Written task: Can you write out the whole listing exactly?

Stored data:

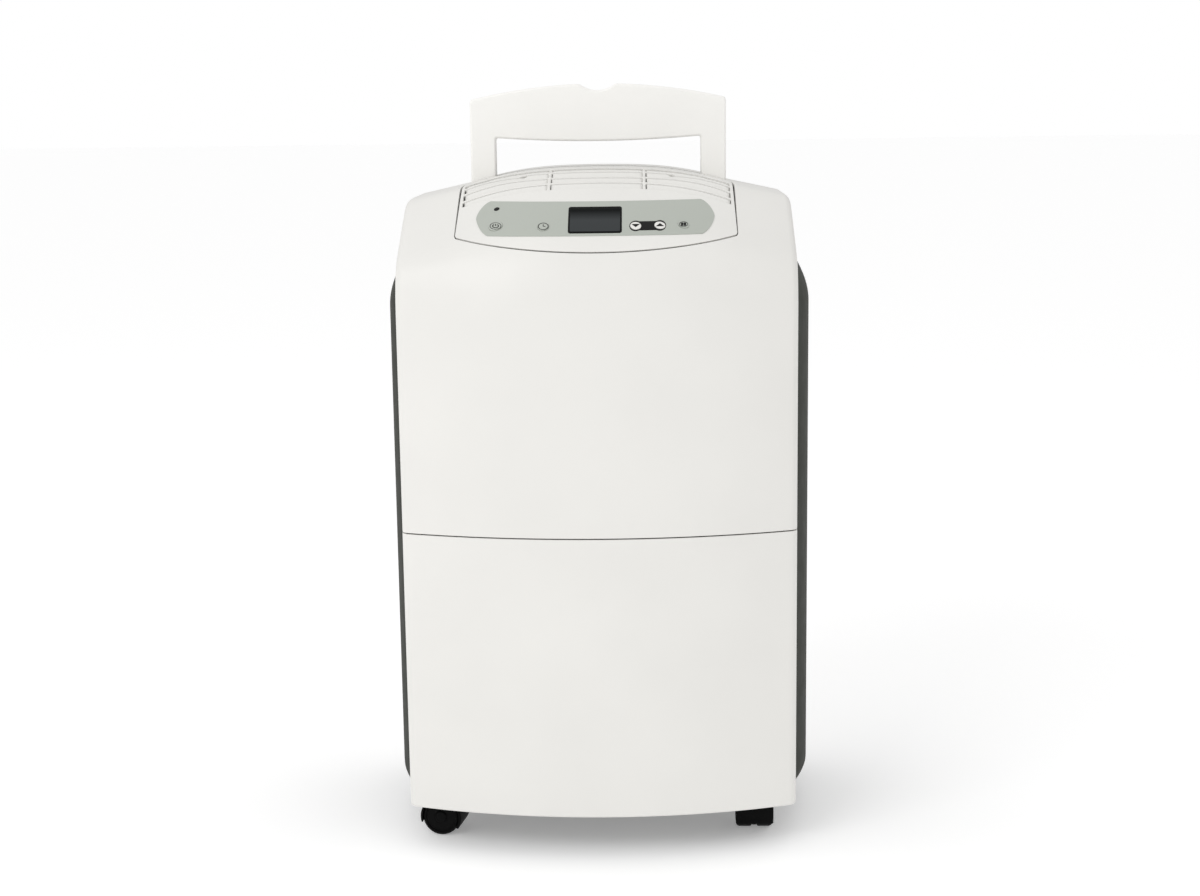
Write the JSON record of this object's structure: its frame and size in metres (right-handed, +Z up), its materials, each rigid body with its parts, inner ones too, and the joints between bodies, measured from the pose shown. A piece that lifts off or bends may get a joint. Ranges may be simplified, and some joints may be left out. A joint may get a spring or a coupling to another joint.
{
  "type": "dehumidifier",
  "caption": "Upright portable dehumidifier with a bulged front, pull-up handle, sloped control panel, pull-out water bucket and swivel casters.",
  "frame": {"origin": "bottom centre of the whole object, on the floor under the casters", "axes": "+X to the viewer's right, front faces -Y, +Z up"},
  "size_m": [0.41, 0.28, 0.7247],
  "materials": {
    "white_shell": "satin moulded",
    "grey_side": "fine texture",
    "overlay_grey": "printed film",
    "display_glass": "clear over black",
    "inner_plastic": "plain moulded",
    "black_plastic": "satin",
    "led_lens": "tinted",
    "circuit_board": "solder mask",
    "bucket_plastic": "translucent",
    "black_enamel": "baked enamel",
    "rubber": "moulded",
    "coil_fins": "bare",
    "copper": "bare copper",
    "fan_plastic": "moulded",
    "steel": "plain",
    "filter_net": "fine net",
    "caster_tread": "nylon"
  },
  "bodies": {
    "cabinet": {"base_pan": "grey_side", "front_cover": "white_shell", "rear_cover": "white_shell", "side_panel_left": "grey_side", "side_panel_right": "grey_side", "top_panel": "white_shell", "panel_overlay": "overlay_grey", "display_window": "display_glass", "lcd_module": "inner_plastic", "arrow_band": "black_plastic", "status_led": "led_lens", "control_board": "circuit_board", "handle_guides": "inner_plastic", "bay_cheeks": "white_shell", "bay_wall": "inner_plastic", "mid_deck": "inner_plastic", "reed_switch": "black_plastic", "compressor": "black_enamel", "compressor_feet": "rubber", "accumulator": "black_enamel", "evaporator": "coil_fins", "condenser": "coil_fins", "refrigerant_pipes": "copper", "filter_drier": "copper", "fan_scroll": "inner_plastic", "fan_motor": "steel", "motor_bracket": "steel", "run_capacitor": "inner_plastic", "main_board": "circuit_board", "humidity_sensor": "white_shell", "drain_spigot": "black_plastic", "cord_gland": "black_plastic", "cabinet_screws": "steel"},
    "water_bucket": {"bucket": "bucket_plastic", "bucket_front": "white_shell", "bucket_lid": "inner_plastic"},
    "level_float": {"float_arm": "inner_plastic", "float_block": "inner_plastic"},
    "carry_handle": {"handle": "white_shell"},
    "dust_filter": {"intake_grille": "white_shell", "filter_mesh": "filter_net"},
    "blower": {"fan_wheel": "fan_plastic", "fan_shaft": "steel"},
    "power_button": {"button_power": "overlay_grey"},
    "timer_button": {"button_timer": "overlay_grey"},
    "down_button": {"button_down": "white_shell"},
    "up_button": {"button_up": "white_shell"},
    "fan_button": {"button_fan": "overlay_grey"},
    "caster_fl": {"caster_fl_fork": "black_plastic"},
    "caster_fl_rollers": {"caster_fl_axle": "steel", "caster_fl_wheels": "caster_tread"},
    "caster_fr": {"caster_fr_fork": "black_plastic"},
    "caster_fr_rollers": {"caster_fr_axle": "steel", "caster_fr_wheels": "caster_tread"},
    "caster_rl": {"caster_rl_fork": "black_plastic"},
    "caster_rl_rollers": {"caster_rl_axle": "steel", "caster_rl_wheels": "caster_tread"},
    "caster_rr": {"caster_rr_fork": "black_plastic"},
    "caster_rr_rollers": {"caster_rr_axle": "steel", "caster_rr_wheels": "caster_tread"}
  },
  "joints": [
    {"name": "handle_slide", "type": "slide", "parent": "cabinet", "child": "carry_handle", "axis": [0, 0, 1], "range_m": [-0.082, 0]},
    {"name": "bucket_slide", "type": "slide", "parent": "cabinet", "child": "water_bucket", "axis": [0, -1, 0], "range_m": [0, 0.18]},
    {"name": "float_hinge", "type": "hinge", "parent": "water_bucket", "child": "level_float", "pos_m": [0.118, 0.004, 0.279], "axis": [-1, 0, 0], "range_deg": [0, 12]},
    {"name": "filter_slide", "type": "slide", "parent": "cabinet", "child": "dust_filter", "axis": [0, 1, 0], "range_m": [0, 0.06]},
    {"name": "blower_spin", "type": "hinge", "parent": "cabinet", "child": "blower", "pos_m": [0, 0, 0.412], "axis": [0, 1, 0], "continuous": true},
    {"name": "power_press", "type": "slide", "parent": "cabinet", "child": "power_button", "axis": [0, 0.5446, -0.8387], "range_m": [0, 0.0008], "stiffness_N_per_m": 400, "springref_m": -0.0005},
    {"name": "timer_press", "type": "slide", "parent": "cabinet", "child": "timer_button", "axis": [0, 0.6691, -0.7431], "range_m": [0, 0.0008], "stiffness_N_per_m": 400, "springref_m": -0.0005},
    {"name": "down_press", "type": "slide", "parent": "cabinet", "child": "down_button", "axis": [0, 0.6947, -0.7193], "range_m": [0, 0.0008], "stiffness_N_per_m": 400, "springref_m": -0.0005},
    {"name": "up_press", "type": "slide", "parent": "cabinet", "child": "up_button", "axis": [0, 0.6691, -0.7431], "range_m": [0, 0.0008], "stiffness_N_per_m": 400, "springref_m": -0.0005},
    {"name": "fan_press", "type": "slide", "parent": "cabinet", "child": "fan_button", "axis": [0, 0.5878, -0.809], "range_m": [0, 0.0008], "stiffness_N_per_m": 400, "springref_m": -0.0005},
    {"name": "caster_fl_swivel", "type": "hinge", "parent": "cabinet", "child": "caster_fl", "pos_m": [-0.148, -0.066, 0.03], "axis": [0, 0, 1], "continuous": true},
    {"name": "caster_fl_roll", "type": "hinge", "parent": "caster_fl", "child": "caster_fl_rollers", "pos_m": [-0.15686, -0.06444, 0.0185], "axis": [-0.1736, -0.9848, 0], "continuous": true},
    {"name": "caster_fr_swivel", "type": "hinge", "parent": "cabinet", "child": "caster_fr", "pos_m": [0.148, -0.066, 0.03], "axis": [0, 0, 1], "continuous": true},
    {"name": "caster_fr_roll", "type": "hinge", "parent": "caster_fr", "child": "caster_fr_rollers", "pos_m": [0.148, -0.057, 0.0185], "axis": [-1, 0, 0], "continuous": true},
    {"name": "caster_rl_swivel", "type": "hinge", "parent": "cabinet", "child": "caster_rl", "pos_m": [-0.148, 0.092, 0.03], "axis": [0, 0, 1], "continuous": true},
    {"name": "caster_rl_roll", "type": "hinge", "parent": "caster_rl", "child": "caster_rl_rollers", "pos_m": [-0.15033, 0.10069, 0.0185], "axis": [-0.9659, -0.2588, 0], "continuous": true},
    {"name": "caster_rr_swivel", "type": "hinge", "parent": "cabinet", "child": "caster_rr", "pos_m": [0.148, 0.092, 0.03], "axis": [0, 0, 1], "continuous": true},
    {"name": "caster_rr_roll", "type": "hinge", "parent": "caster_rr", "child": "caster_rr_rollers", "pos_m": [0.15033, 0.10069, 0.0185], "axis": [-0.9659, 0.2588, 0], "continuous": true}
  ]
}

Full solution:
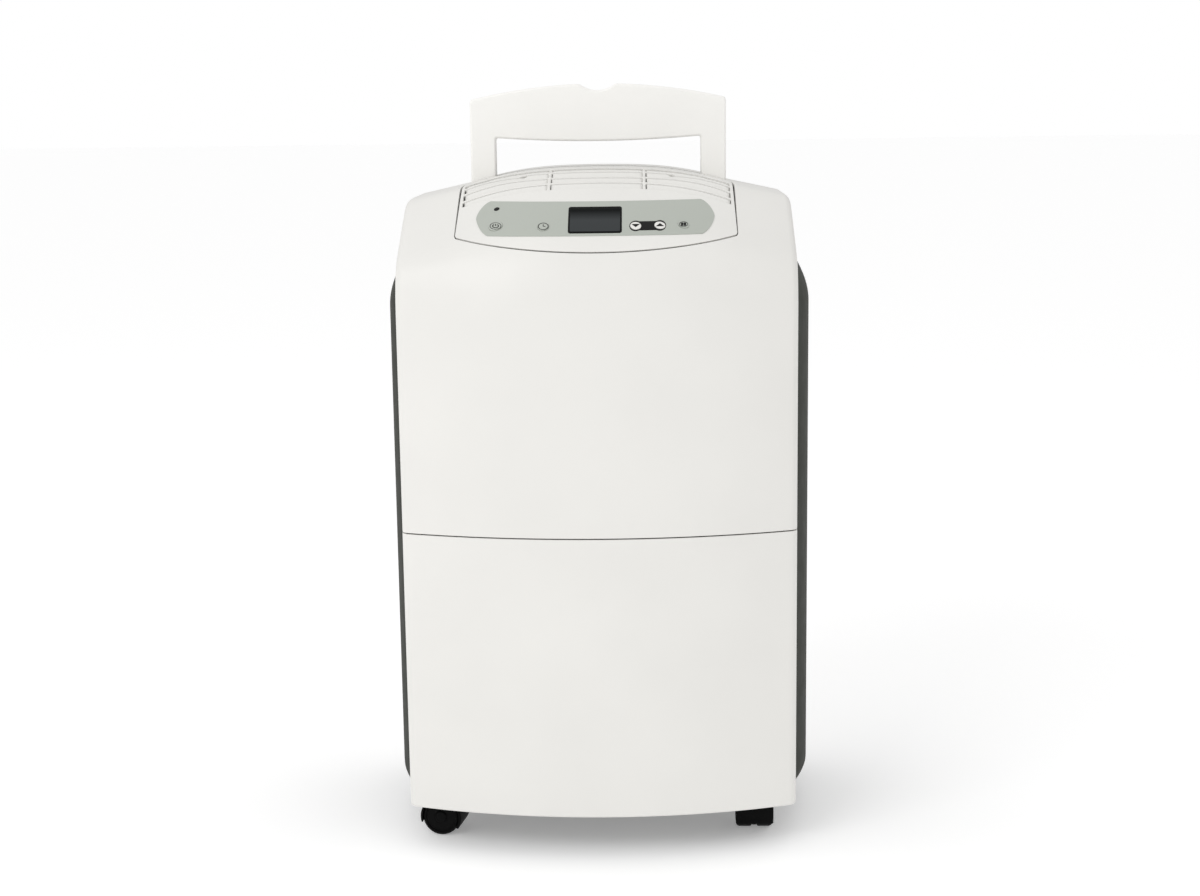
Write the JSON record of this object's structure: its frame and size in metres (right-handed, +Z up), its materials, each rigid body with its parts, inner ones too, and the joints between bodies, measured from the pose shown. A piece that lifts off or bends may get a joint. Ranges may be simplified, and some joints may be left out. A joint may get a spring or a coupling to another joint.
{
  "type": "dehumidifier",
  "caption": "Upright portable dehumidifier with a bulged front, pull-up handle, sloped control panel, pull-out water bucket and swivel casters.",
  "frame": {"origin": "bottom centre of the whole object, on the floor under the casters", "axes": "+X to the viewer's right, front faces -Y, +Z up"},
  "size_m": [0.41, 0.28, 0.7247],
  "materials": {
    "white_shell": "satin moulded",
    "grey_side": "fine texture",
    "overlay_grey": "printed film",
    "display_glass": "clear over black",
    "inner_plastic": "plain moulded",
    "black_plastic": "satin",
    "led_lens": "tinted",
    "circuit_board": "solder mask",
    "bucket_plastic": "translucent",
    "black_enamel": "baked enamel",
    "rubber": "moulded",
    "coil_fins": "bare",
    "copper": "bare copper",
    "fan_plastic": "moulded",
    "steel": "plain",
    "filter_net": "fine net",
    "caster_tread": "nylon"
  },
  "bodies": {
    "cabinet": {"base_pan": "grey_side", "front_cover": "white_shell", "rear_cover": "white_shell", "side_panel_left": "grey_side", "side_panel_right": "grey_side", "top_panel": "white_shell", "panel_overlay": "overlay_grey", "display_window": "display_glass", "lcd_module": "inner_plastic", "arrow_band": "black_plastic", "status_led": "led_lens", "control_board": "circuit_board", "handle_guides": "inner_plastic", "bay_cheeks": "white_shell", "bay_wall": "inner_plastic", "mid_deck": "inner_plastic", "reed_switch": "black_plastic", "compressor": "black_enamel", "compressor_feet": "rubber", "accumulator": "black_enamel", "evaporator": "coil_fins", "condenser": "coil_fins", "refrigerant_pipes": "copper", "filter_drier": "copper", "fan_scroll": "inner_plastic", "fan_motor": "steel", "motor_bracket": "steel", "run_capacitor": "inner_plastic", "main_board": "circuit_board", "humidity_sensor": "white_shell", "drain_spigot": "black_plastic", "cord_gland": "black_plastic", "cabinet_screws": "steel"},
    "water_bucket": {"bucket": "bucket_plastic", "bucket_front": "white_shell", "bucket_lid": "inner_plastic"},
    "level_float": {"float_arm": "inner_plastic", "float_block": "inner_plastic"},
    "carry_handle": {"handle": "white_shell"},
    "dust_filter": {"intake_grille": "white_shell", "filter_mesh": "filter_net"},
    "blower": {"fan_wheel": "fan_plastic", "fan_shaft": "steel"},
    "power_button": {"button_power": "overlay_grey"},
    "timer_button": {"button_timer": "overlay_grey"},
    "down_button": {"button_down": "white_shell"},
    "up_button": {"button_up": "white_shell"},
    "fan_button": {"button_fan": "overlay_grey"},
    "caster_fl": {"caster_fl_fork": "black_plastic"},
    "caster_fl_rollers": {"caster_fl_axle": "steel", "caster_fl_wheels": "caster_tread"},
    "caster_fr": {"caster_fr_fork": "black_plastic"},
    "caster_fr_rollers": {"caster_fr_axle": "steel", "caster_fr_wheels": "caster_tread"},
    "caster_rl": {"caster_rl_fork": "black_plastic"},
    "caster_rl_rollers": {"caster_rl_axle": "steel", "caster_rl_wheels": "caster_tread"},
    "caster_rr": {"caster_rr_fork": "black_plastic"},
    "caster_rr_rollers": {"caster_rr_axle": "steel", "caster_rr_wheels": "caster_tread"}
  },
  "joints": [
    {"name": "handle_slide", "type": "slide", "parent": "cabinet", "child": "carry_handle", "axis": [0, 0, 1], "range_m": [-0.082, 0]},
    {"name": "bucket_slide", "type": "slide", "parent": "cabinet", "child": "water_bucket", "axis": [0, -1, 0], "range_m": [0, 0.18]},
    {"name": "float_hinge", "type": "hinge", "parent": "water_bucket", "child": "level_float", "pos_m": [0.118, 0.004, 0.279], "axis": [-1, 0, 0], "range_deg": [0, 12]},
    {"name": "filter_slide", "type": "slide", "parent": "cabinet", "child": "dust_filter", "axis": [0, 1, 0], "range_m": [0, 0.06]},
    {"name": "blower_spin", "type": "hinge", "parent": "cabinet", "child": "blower", "pos_m": [0, 0, 0.412], "axis": [0, 1, 0], "continuous": true},
    {"name": "power_press", "type": "slide", "parent": "cabinet", "child": "power_button", "axis": [0, 0.5446, -0.8387], "range_m": [0, 0.0008], "stiffness_N_per_m": 400, "springref_m": -0.0005},
    {"name": "timer_press", "type": "slide", "parent": "cabinet", "child": "timer_button", "axis": [0, 0.6691, -0.7431], "range_m": [0, 0.0008], "stiffness_N_per_m": 400, "springref_m": -0.0005},
    {"name": "down_press", "type": "slide", "parent": "cabinet", "child": "down_button", "axis": [0, 0.6947, -0.7193], "range_m": [0, 0.0008], "stiffness_N_per_m": 400, "springref_m": -0.0005},
    {"name": "up_press", "type": "slide", "parent": "cabinet", "child": "up_button", "axis": [0, 0.6691, -0.7431], "range_m": [0, 0.0008], "stiffness_N_per_m": 400, "springref_m": -0.0005},
    {"name": "fan_press", "type": "slide", "parent": "cabinet", "child": "fan_button", "axis": [0, 0.5878, -0.809], "range_m": [0, 0.0008], "stiffness_N_per_m": 400, "springref_m": -0.0005},
    {"name": "caster_fl_swivel", "type": "hinge", "parent": "cabinet", "child": "caster_fl", "pos_m": [-0.148, -0.066, 0.03], "axis": [0, 0, 1], "continuous": true},
    {"name": "caster_fl_roll", "type": "hinge", "parent": "caster_fl", "child": "caster_fl_rollers", "pos_m": [-0.15686, -0.06444, 0.0185], "axis": [-0.1736, -0.9848, 0], "continuous": true},
    {"name": "caster_fr_swivel", "type": "hinge", "parent": "cabinet", "child": "caster_fr", "pos_m": [0.148, -0.066, 0.03], "axis": [0, 0, 1], "continuous": true},
    {"name": "caster_fr_roll", "type": "hinge", "parent": "caster_fr", "child": "caster_fr_rollers", "pos_m": [0.148, -0.057, 0.0185], "axis": [-1, 0, 0], "continuous": true},
    {"name": "caster_rl_swivel", "type": "hinge", "parent": "cabinet", "child": "caster_rl", "pos_m": [-0.148, 0.092, 0.03], "axis": [0, 0, 1], "continuous": true},
    {"name": "caster_rl_roll", "type": "hinge", "parent": "caster_rl", "child": "caster_rl_rollers", "pos_m": [-0.15033, 0.10069, 0.0185], "axis": [-0.9659, -0.2588, 0], "continuous": true},
    {"name": "caster_rr_swivel", "type": "hinge", "parent": "cabinet", "child": "caster_rr", "pos_m": [0.148, 0.092, 0.03], "axis": [0, 0, 1], "continuous": true},
    {"name": "caster_rr_roll", "type": "hinge", "parent": "caster_rr", "child": "caster_rr_rollers", "pos_m": [0.15033, 0.10069, 0.0185], "axis": [-0.9659, 0.2588, 0], "continuous": true}
  ]
}